For San Jose-based client Cisco Systems Inc., she and a Kirkland team achieved multiple wins against Arista Networks Inc. of Santa Clara in several International Trade Commission proceedings and trials. The ITC issues exclusion orders finding that Arista infringed multiple Cisco patents prohibited Arista from importing products containing the technology into the U.S. The team also convinced the ITC that Arista engaged in widespread copying of Cisco’s technology and was an intentional infringer. The U.S. Court of Appeals for the Federal Circuit affirmed the ITC’s decision in September in the first case; appeals from the second case are ongoing. In re Certain Network Devices, Related Software and Components Thereof (I & II), 337-TA-944 and 337-TA-945 (ITC, filed Aug. 26, 2016).

“The 944 case had a remand hearing in January,” Piepmeier said. She was first chair and led Cisco’s successful defense against Arista’s equitable defenses and standards arguments. She also led Cisco’s responses to Arista’s submissions to the U.S. Trade Representative, which defeated Arista’s request for a veto of the ITC’s exclusion orders. “We expect a decision in June. I was able to persuade the commission to remand the case to the [administrative law judge]. We won a number of patent disputes on Arista’s original designs. Then Arista redesigned their product, and that is what we are still litigating. Based on some accounts, these cases strike to the heart of Arista’s products. It is a serious matter for Cisco.”

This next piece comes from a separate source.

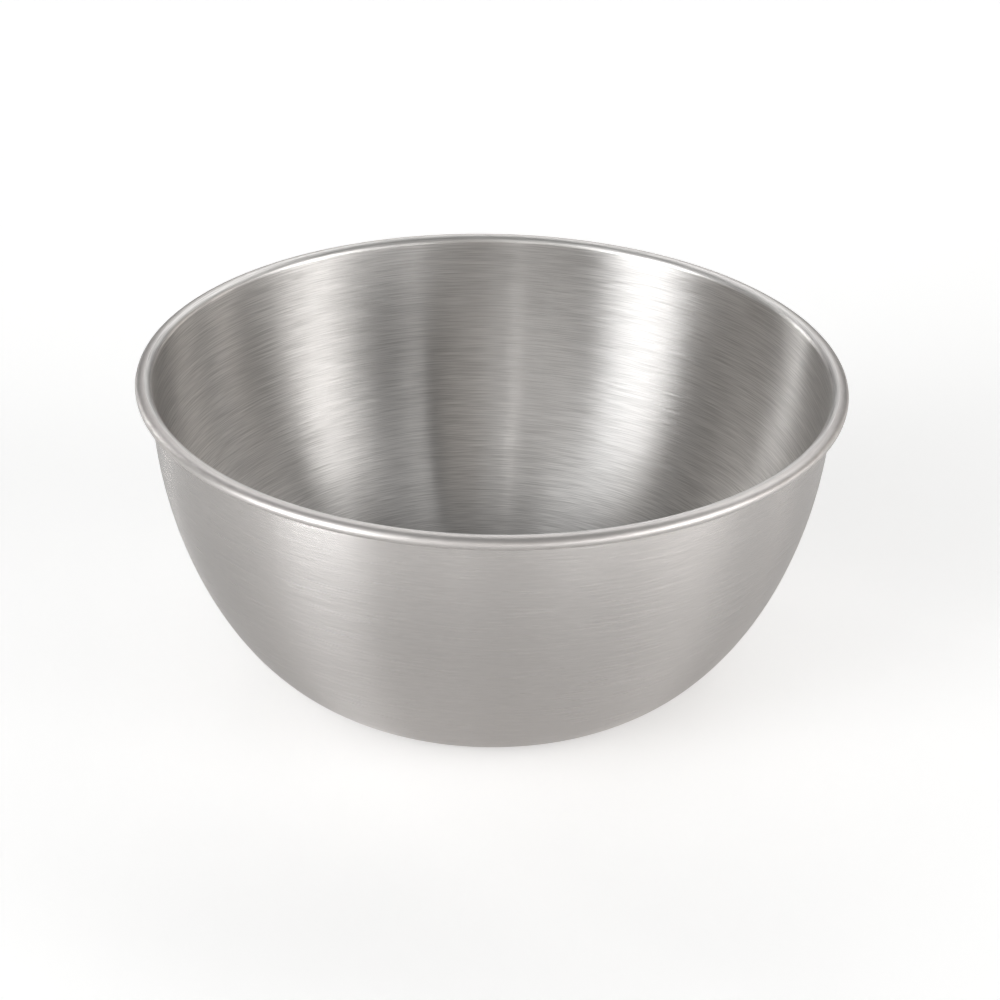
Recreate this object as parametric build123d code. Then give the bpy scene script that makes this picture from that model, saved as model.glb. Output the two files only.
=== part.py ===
"""Stainless mixing bowl: a drawn sheet shell whose rim is rolled over a core wire.

Frame: millimetres, +Z up along the bowl's axis, origin on the axis in the plane the bowl rests on.
"""

from build123d import *
from math import asin, degrees
import os

# Driving dimensions
RIM_DIAMETER = 240.0  # over the outside of the rolled bead
HEIGHT = 110.0  # resting plane to the top of the bead
BASE_DIAMETER = 114.0  # outside edge of the resting ring, where the wall starts to rise
SHEET = 0.7  # stainless sheet
BEAD_WIDTH = 5.7  # across the rolled bead's section
BEAD_HEIGHT = 4.5
WIRE_DIAMETER = 3.0  # round core wire that the bead is rolled over

# The wall is one curve. Each reach says how far it holds the direction that it has at that end.
BASE_REACH = 24.5  # outwards, level with the base
RIM_REACH = 62.0  # straight down from the bead

# On the far side of the sheet both reaches are longer by this share of the depth in it, which
# keeps the wall's two sides one sheet apart all the way up.
BASE_REACH_GAIN = 0.76
RIM_REACH_GAIN = 0.49

# The middle of the base is pushed up, so that the bowl stands on a ring and can't rock.
PUSH_UP_HEIGHT = 1.0
PUSH_UP_DIAMETER = 84.0  # flat part of the raised middle
RING_INNER_DIAMETER = 98.0  # inside edge of the resting ring

LIP_GAP = 0.2  # between the end of the curl and the outside of the wall
WIRE_GAP_ANGLE = 0.5  # degrees left open between the wire's two butted ends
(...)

Piepmeier said her computer science background helps her translate technical jargon into language people can understand. “A lot of material in these cases is written in ways that are technically correct but incomprehensible,” she added. “I look at it from a more accessible level of abstraction.”

When she looks back at the arc of her career from designing databases to litigating cases, “It’s been quite a leap,” she said. “Everything I’ve learned adds another layer of challenge to what I do.”